● Directive
Lines from the one containing "part finishes it." through the last line of the data are to be repeated word for word, both ends included.

Entries with model source code:
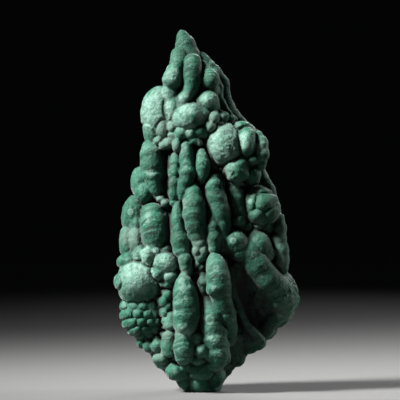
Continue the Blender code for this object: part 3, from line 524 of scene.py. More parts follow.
# heights and how far things stray come first, then the length that this changes over, in millimetres
BREAK_NOISE = (0.45, 7.0)  # the break's unevenness
BREAK_STEPS = (0.35, 2.3)  # and its steps from one growth layer to the next
WARP = (0.55, 8.0)  # how the whole growth strays from even shapes
BUBBLES = ((0.11, 2.8), (0.07, 1.5))  # the small domes on every lobe
DOMES_STRAY = (0.9, 1.9)
WRINKLES = ((0.20, 2.4), (0.13, 1.2))  # the uneven crust over them
DOME_SEEDS = (0.1, 0.9)  # where in its cell each dome may lie
DOME_EDGE, DOME_LEVEL = 0.55, 0.6  # the creases' width, and the share of a dome under the even surface
PATCHY, PATCHY_RANGE = (0.75, 0.7, 11.0), (0.15, 1.3)  # the roughness's mean, swing and size
CRUMBLED_BY = 2.2  # how much rougher the crumbled places are
FINGER_BUBBLES, SMOOTH_BUBBLES = 0.35, 0.3  # a finger's share of the roughness, and a smooth chain's of that
BREAK_FADE, BASE_FADE, TIP_FADE = 0.5, 2.0, 9.0  # it fades out this near the breaks and the top
BASE_SNAP, SLOPE_STEP = 0.3, 0.6  # in grid steps
SMOOTH_CHAINS = [FINGERS.get(name) or BARE_FINGERS.get(name) for name in SMOOTH_FINGERS]


def blended(table, cell, share):
    """the table's values at the eight corners of each cell, blended by the shares"""
    total = np.zeros(len(cell))
    for corner in np.ndindex(2, 2, 2):
        weight = np.prod(np.where(corner, share, 1.0 - share), axis=1)
        total += weight * table[tuple((cell + corner).T)]
    return total


def lattice_noise(points, size, draw):
    """smooth random values from -1 to 1 that change over about this many millimetres"""
    place = (points - points.min(axis=0)) / size
    cell = place.astype(int)
    share = place - cell
    share = share * share * (3.0 - 2.0 * share)
    return blended(draw.uniform(-1.0, 1.0, cell.max(axis=0) + 2), cell, share)


def lattice_vectors(points, size, draw):
    """three such values for each point"""
    return np.stack([lattice_noise(points, size, draw) for _ in range(3)], 1)


def domes(points, size, draw):
    """small domes crowded together: 1 on top of each, 0 in the creases between them"""
    place = (points - points.min(axis=0)) / size
    cell = place.astype(int) + 1
    seeds = draw.uniform(*DOME_SEEDS, (*(cell.max(axis=0) + 2), 3))
    first = np.full(len(points), FAR)
    second = first.copy()
    for step in np.ndindex(3, 3, 3):
        near = cell + step - 1
        away = np.sqrt(((near - 1 + seeds[tuple(near.T)] - place) ** 2).sum(axis=1))
        second = np.minimum(second, np.maximum(first, away))
        first = np.minimum(first, away)
    edge = np.clip((second - first) / DOME_EDGE, 0.0, 1.0)
    return 1.0 - (1.0 - edge) ** 2


def sampled(block, growth, points):
    """the grid's values at any points"""
    place = np.clip(growth.place(points), 0, np.array(block.shape) - 1.001)
    cell = place.astype(int)
    return blended(block, cell, place - cell)


def reached(ways, seeds):
    """the cells that can be walked to from the seeds"""
    found = seeds & ways
    count = -1
    while found.sum() != count:
        count = found.sum()
        for axis in range(3):
            for direction in (1, -1):
                cells = np.moveaxis(found, axis, 0)[::direction]
                open_cells = np.moveaxis(ways, axis, 0)[::direction]
                for i in range(1, len(cells)):
                    cells[i] |= cells[i - 1] & open_cells[i]
    return found


def broken_off(growth, field):
    """the field cut level at the base and broken behind, without closed hollows or loose crumbs"""
    draw = np.random.default_rng(SEED + 1)
    x, y, z = growth.axes
    grid = np.stack(np.meshgrid(x, z, indexing="ij"), -1).reshape(-1, 2)
    grid = np.column_stack([grid[:, 0], np.zeros(len(grid)), grid[:, 1]])
    height, size = BREAK_NOISE
    uneven = height * lattice_noise(grid, size, draw).reshape(len(x), 1, len(z))
    step_height, step_pitch = BREAK_STEPS
    steps = step_height * np.mod(-field / step_pitch, 1.0)
    cut = np.maximum(field, (y[None, :, None] - SCAR_Y) + uneven + steps)
    cut = np.maximum(cut, -z[None, None, :])
    shell = np.zeros(field.shape, bool)
    for axis in range(3):
        np.moveaxis(shell, axis, 0)[[0, -1]] = True
    hollow = (cut >= 0) & ~reached(cut >= 0, shell)
    cut[hollow] = -0.5 * GRID_STEP
    core = np.zeros(field.shape, bool)
    core[tuple(int((at - axis[0]) / GRID_STEP) for at, axis in zip(INSIDE, growth.axes))] = True
    crumbs = (cut < 0) & ~reached(cut < 0, core)
    cut[crumbs] = 0.5 * GRID_STEP
    return cut


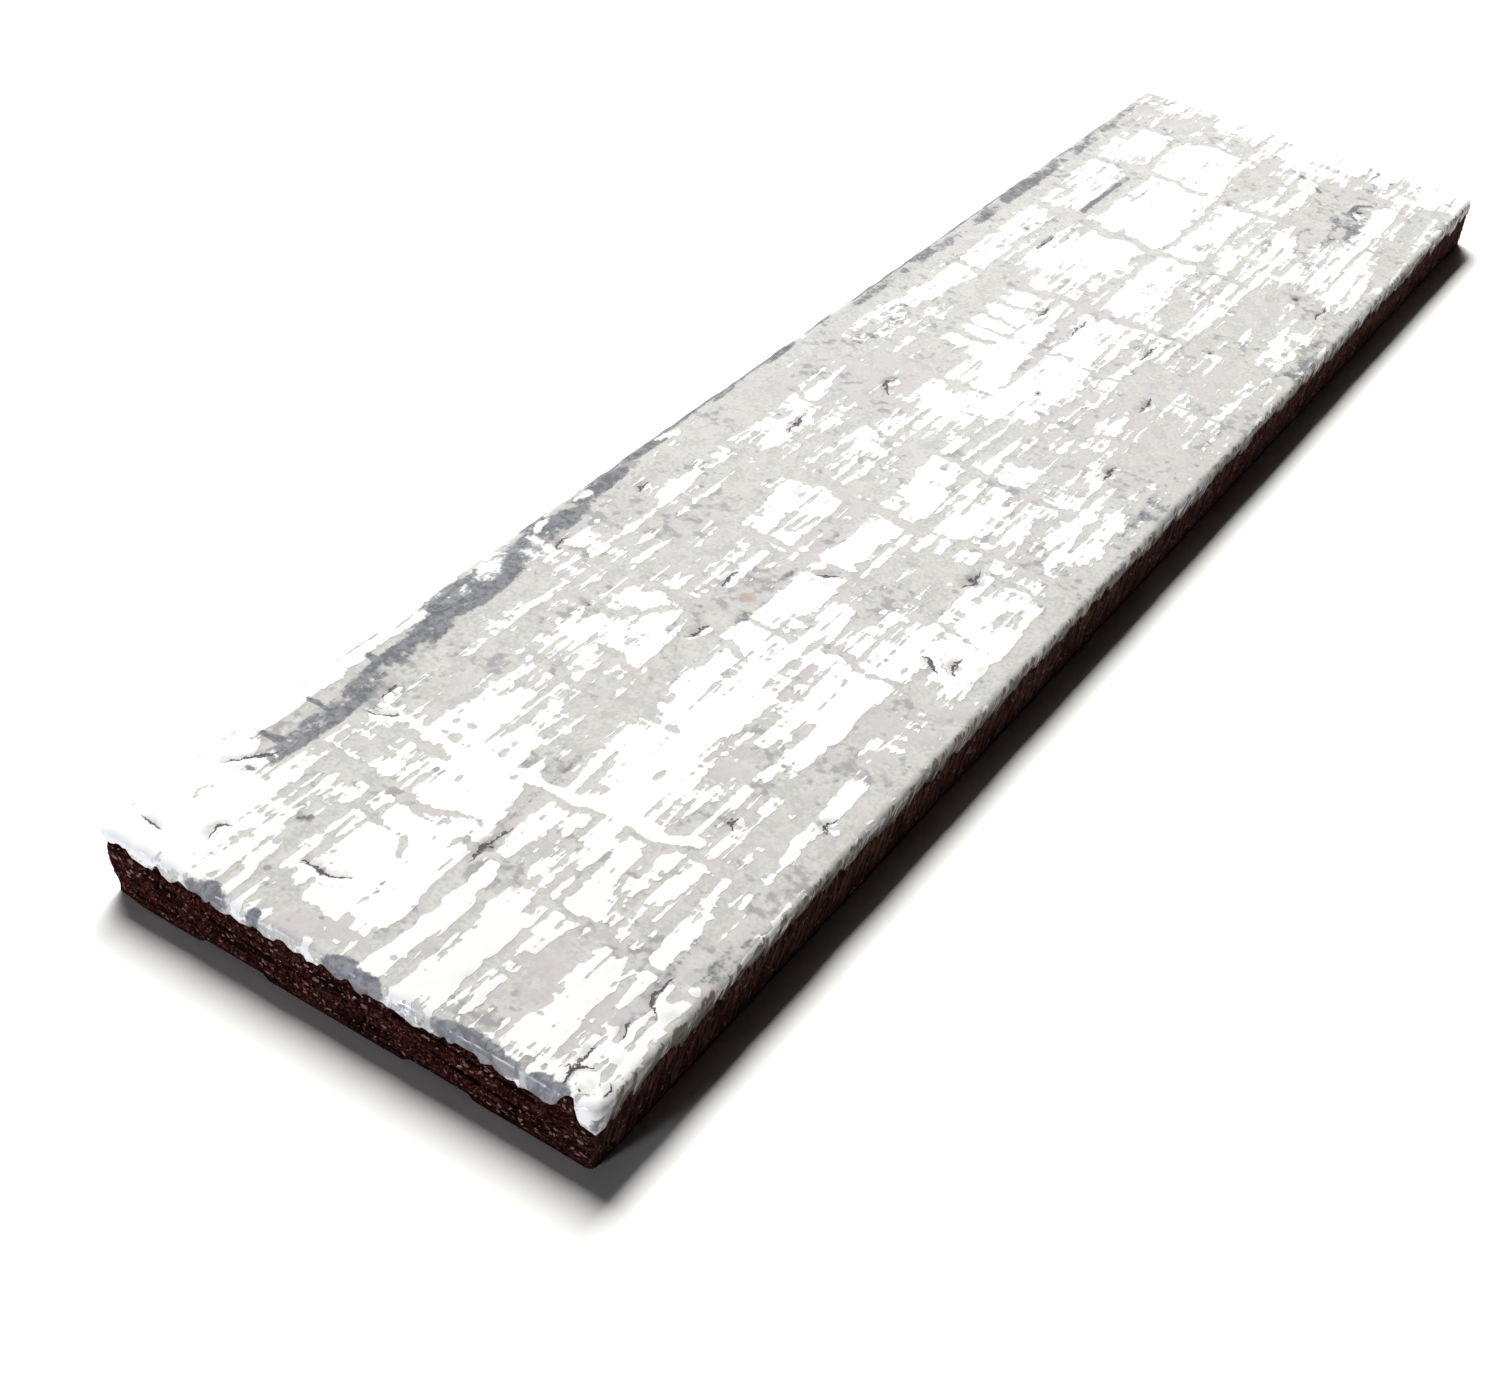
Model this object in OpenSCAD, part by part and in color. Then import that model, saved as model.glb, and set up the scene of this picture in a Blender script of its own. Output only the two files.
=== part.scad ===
// Glazed brick slip, lying on its keyed back with the glazed face up.
// X runs along the length, Y across the width, Z up from the back's lands.
// The origin is the middle of the back.

/* [Slip] */
// Length from end to end, over the glaze
slip_l = 250; // [120:1:400]
// Width over the glaze
slip_w = 60; // [40:1:110]
// Thickness from the back's lands to the glazed face
slip_t = 8; // [6.5:0.1:25]
// Radius of the four corners, seen from above
corner_r = 1.6; // [1.6:0.1:6]

/* [Glazed face] */
// Radius of the rolled arris round the face
arris_r = 0.9; // [0.5:0.1:1.5]
// Depth of the glazed lip down the sides
lip_h = 2.4; // [2.2:0.1:3]
// How far the glazed lip stands out past the clay
lip_out = 0.15; // [0.1:0.05:0.4]

/* [Clay sides] */
// How far the foot of each side is set in from its head
side_draft = 0.2; // [0:0.1:0.6]
// Height of the broken edge along the foot of each side
foot_h = 0.7; // [0.3:0.1:1.5]
// Set-back of that broken edge at the very foot
foot_in = 0.3; // [0.2:0.1:0.5]

/* [Keyed back] */
// Number of keying grooves along the back
groove_count = 2; // [1:1:3]
// Distance from groove to groove
groove_pitch = 25; // [12:0.5:26]
// Width of a groove at its mouth
groove_mouth = 7.6; // [4:0.1:10]
// Depth of a groove
groove_d = 1.4; // [0.5:0.1:2.5]
// How far each wall of a groove is undercut at its root
groove_undercut = 0.45; // [0:0.05:1]

/* [Hidden] */
$fn = 48;

// Radius under the lip, where the glaze turns back in to the clay
lip_r = lip_out;
// Level at which the lip starts
lip_z = slip_t - lip_h;
// Half the size of the glazed face
half_l = slip_l / 2;
half_w = slip_w / 2;
// Run past a face, so that a cut leaves no skin
past = 1;

glaze_white = [0.88, 0.88, 0.88];

// The clay below the lip, from the middle out: upright drafted side over a broken foot.
module clay_profile(reach) {
    head = -lip_out;
    foot = head - side_draft;
    polygon([
        [-reach, 0],
        [foot - foot_in, 0],
        [foot, foot_h],
        [head, lip_z + lip_r],
        [-reach, lip_z + lip_r]
    ]);
}

// The glazed lip: rolled over at the arris, and turned back in under its lower edge.
module lip_profile(reach) {
    translate([-reach, lip_z])
        square([reach - lip_r, lip_h - arris_r]);
    translate([-lip_r, lip_z + lip_r])
        circle(r = lip_r);
    translate([-lip_r, lip_z + lip_r])
        square([lip_r, lip_h - arris_r - lip_r]);
    translate([-reach, slip_t - arris_r])
        square([reach - arris_r, arris_r]);
    intersection() {
        translate([-arris_r, slip_t - arris_r])
            circle(r = arris_r);
        translate([-arris_r, slip_t - arris_r])
            square(arris_r);
    }
}

// Section through one edge, with its outermost point at x = 0.
module edge_profile(reach) {
    clay_profile(reach);
    lip_profile(reach);
}

// Section right across the slip, with the same edge at both sides.
module slip_section(half) {
    translate([half, 0])
        edge_profile(half);
    mirror([1, 0])
        translate([half, 0])
            edge_profile(half);
}

// The pressed slab: one edge profile run along all four sides and round the corners.
module slab() {
    run_l = slip_l - 2 * corner_r;
    run_w = slip_w - 2 * corner_r;
    rotate([90, 0, 90])
        translate([0, 0, -run_l / 2])
            linear_extrude(run_l)
                slip_section(half_w);
    rotate([90, 0, 0])
        translate([0, 0, -run_w / 2])
            linear_extrude(run_w)
                slip_section(half_l);
    for (turn = [0:3]) {
        side_x = (turn == 0 || turn == 3) ? 1 : -1;
        side_y = (turn < 2) ? 1 : -1;
        translate([side_x * run_l / 2, side_y * run_w / 2, 0])
            rotate(90 * turn)
                rotate_extrude(angle = 90)
                    translate([corner_r, 0])
                        edge_profile(corner_r);
    }
}

// One keying groove: a dovetail that runs out through both ends.
module keying_groove() {
    mouth = groove_mouth / 2;
    root = mouth + groove_undercut;
    flare = (root - mouth) * past / groove_d;
    rotate([90, 0, 90])
        translate([0, 0, -half_l - past])
            linear_extrude(slip_l + 2 * past)
                polygon([
                    [-mouth + flare, -past],
                    [mouth - flare, -past],
                    [root, groove_d],
                    [-root, groove_d]
                ]);
}

module brick_slip() {
    first = -(groove_count - 1) / 2 * groove_pitch;
    color(glaze_white)
        difference() {
            slab();
            for (i = [0 : groove_count - 1])
                translate([0, first + i * groove_pitch, 0])
                    keying_groove();
        }
}

brick_slip();
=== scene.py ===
import math

import bpy
import numpy as np
from mathutils import Matrix, Vector


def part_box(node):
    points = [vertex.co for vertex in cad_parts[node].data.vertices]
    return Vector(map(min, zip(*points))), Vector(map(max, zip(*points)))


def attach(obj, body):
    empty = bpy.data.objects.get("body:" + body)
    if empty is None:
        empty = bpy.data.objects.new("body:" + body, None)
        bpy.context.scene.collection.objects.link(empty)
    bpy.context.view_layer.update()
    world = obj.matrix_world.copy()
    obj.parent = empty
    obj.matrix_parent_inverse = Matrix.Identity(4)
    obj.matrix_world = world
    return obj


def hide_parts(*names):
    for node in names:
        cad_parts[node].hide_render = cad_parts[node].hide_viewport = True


# Glazed brick slip: a dragged, pitted, glossy glaze rolled over a dark red fired clay with pale grog.
# Shapes are worked out in millimetres and turned into metres when a mesh is made.

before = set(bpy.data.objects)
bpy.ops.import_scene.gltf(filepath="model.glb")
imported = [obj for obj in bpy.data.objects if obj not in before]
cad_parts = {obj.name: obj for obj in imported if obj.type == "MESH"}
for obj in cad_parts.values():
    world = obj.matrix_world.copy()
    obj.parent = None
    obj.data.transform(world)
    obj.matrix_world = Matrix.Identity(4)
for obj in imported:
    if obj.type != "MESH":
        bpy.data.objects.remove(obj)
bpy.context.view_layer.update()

MM = 0.001
NODE = "brick_slip"

slip_low, slip_high = (np.array(corner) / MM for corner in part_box(NODE))
SLIP_L, SLIP_W, SLIP_T = slip_high - slip_low


# Camera

# The fitted camera's place in metres, its line of sight and its upward direction
EYE = Vector((-0.23774, -0.09808, 0.15806))
LOOK = Vector((0.70266, 0.36469, -0.61096))
HEAD_UP = Vector((0.47371, 0.40092, 0.78413))
LENS_MM = 53.4
SENSOR_MM = 36.0
NEAREST_SEEN = 0.01


def set_camera():
    """The photograph's camera, fitted to the slip's edges."""
    data = bpy.data.cameras.new("photo_camera")
    data.lens = LENS_MM
    data.sensor_width = SENSOR_MM
    data.clip_start = NEAREST_SEEN
    camera = bpy.data.objects.new("photo_camera", data)
    bpy.context.collection.objects.link(camera)
    look = LOOK.normalized()
    right = look.cross(HEAD_UP).normalized()
    up = right.cross(look)
    turn = Matrix((right, up, -look)).transposed()
    camera.matrix_world = Matrix.Translation(EYE) @ turn.to_4x4()
    bpy.context.scene.camera = camera


set_camera()


# Number helpers

def rough(points, size, seed):
    """Smooth random values from -1 to 1 at points, in lumps of that size in mm along each axis."""
    cells = (points - points.min(axis=0)) / np.array(size, float)
    low = np.floor(cells).astype(int)
    part = cells - low
    part = part * part * (3 - 2 * part)
    lattice = np.random.default_rng(seed).uniform(-1, 1, low.max(axis=0) + 2)
    total = np.zeros(len(points))
    for corner in np.ndindex((2,) * points.shape[1]):
        weight = np.where(np.array(corner) == 1, part, 1 - part).prod(axis=1)
        total += weight * lattice[tuple((low + corner).T)]
    return total


def layered(points, layers):
    """Sum of random layers, each given by its strength, its size in mm along each axis and its seed."""
    return sum(strength * rough(points, size, seed) for strength, size, seed in layers)


def eased(value, low, high):
    """0 below low, 1 above high, and a smooth step between."""
    part = np.clip((value - low) / (high - low), 0, 1)
    return part * part * (3 - 2 * part)


def patch(flat, middle_x, middle_y, reach_x, reach_y):
    """1 in the middle of an oval and 0 outside it."""
    away = np.hypot((flat[:, 0] - middle_x) / reach_x, (flat[:, 1] - middle_y) / reach_y)
    return 1 - eased(away, 0.55, 1.15)


def block(flat, low_x, high_x, low_y, high_y, soft):
    """1 inside a rectangle and 0 outside it, with edges that are soft over that many mm."""
    inside = np.minimum(np.minimum(flat[:, 0] - low_x, high_x - flat[:, 0]),
                        np.minimum(flat[:, 1] - low_y, high_y - flat[:, 1]))
    return eased(inside, -soft, soft)


def line_distance(flat, points):
    """Distance from a line through those points, in mm."""
    nearest = np.full(len(flat), np.inf)
    for start, end in zip(points[:-1], points[1:]):
        start, along = np.array(start, float), np.subtract(end, start).astype(float)
        share = np.clip((flat - start) @ along / (along @ along), 0, 1)
        nearest = np.minimum(nearest, np.linalg.norm(flat - start - share[:, None] * along, axis=1))
    return nearest


def side_of_line(flat, points):
    """Signed distance in mm from a line through those points, and the share of the way along it."""
    nearest, side, way = np.full(len(flat), np.inf), np.zeros(len(flat)), np.zeros(len(flat))
    whole = sum(math.dist(*ends) for ends in zip(points[:-1], points[1:]))
    done = 0.0
    for start, end in zip(points[:-1], points[1:]):
        along = np.subtract(end, start).astype(float)
        offset = flat - np.array(start, float)
        share = np.clip(offset @ along / (along @ along), 0, 1)
        gap = np.linalg.norm(offset - share[:, None] * along, axis=1)
        left = np.where(along[0] * offset[:, 1] > along[1] * offset[:, 0], 1.0, -1.0)
        closer = gap < nearest
        nearest = np.where(closer, gap, nearest)
        side = np.where(closer, left * gap, side)
        way = np.where(closer, (done + share * math.dist(start, end)) / whole, way)
        done += math.dist(start, end)
    return side, way


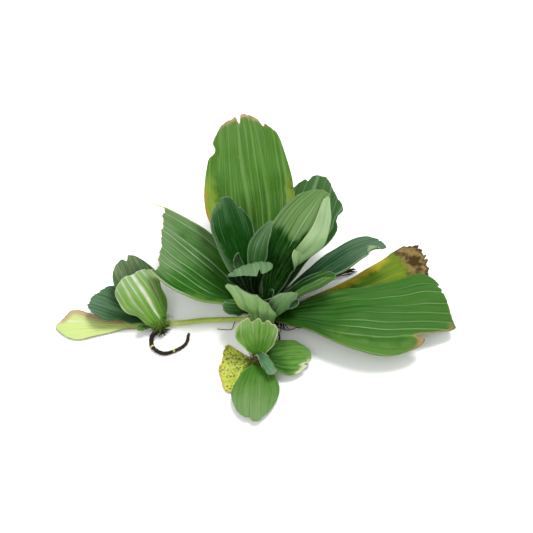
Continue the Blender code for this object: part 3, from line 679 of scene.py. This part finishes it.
growLeaf(
    "front_left_leaf", "pale_green", azimuth=-106, radius=9.6, height=13, pitch=76, bend=8, length=51,
    cup=(30, 5),
    wide=((0, 9, 7), (0.25, 12, 11), (0.5, 14, 16), (0.75, 15, 23), (1, 14, 28)),
    tip=((-1, 0.88), (-0.85, 0.97), (-0.6, 1.0), (-0.2, 0.92), (0.2, 0.82), (0.6, 0.7), (1, 0.55)),
    stem=2.4, ribs=4, ribHeight=-1.6, ruffle=(2.0, 1.4), wave=2.4, cells=(90, 90),
    under=dict(deep="#6fa04c", green="#93c070", pale="#b5d698", streak="#c0dea8", paleAmount=0.7,
        grooveDark=0.35, veinAmount=0.25,
        margins=(stain("#b5c45e", 4, 0.8, side=-1, end=0.6), stain("#cf9a45", 6, 0.9, side=-1, end=0.1))),
    look=dict(velvetLook, seed=12.0))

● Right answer
Continue the Blender code for this object: part 3, from line 679 of scene.py. This part finishes it.
growLeaf(
    "front_left_leaf", "pale_green", azimuth=-106, radius=9.6, height=13, pitch=76, bend=8, length=51,
    cup=(30, 5),
    wide=((0, 9, 7), (0.25, 12, 11), (0.5, 14, 16), (0.75, 15, 23), (1, 14, 28)),
    tip=((-1, 0.88), (-0.85, 0.97), (-0.6, 1.0), (-0.2, 0.92), (0.2, 0.82), (0.6, 0.7), (1, 0.55)),
    stem=2.4, ribs=4, ribHeight=-1.6, ruffle=(2.0, 1.4), wave=2.4, cells=(90, 90),
    under=dict(deep="#6fa04c", green="#93c070", pale="#b5d698", streak="#c0dea8", paleAmount=0.7,
        grooveDark=0.35, veinAmount=0.25,
        margins=(stain("#b5c45e", 4, 0.8, side=-1, end=0.6), stain("#cf9a45", 6, 0.9, side=-1, end=0.1))),
    look=dict(velvetLook, seed=12.0))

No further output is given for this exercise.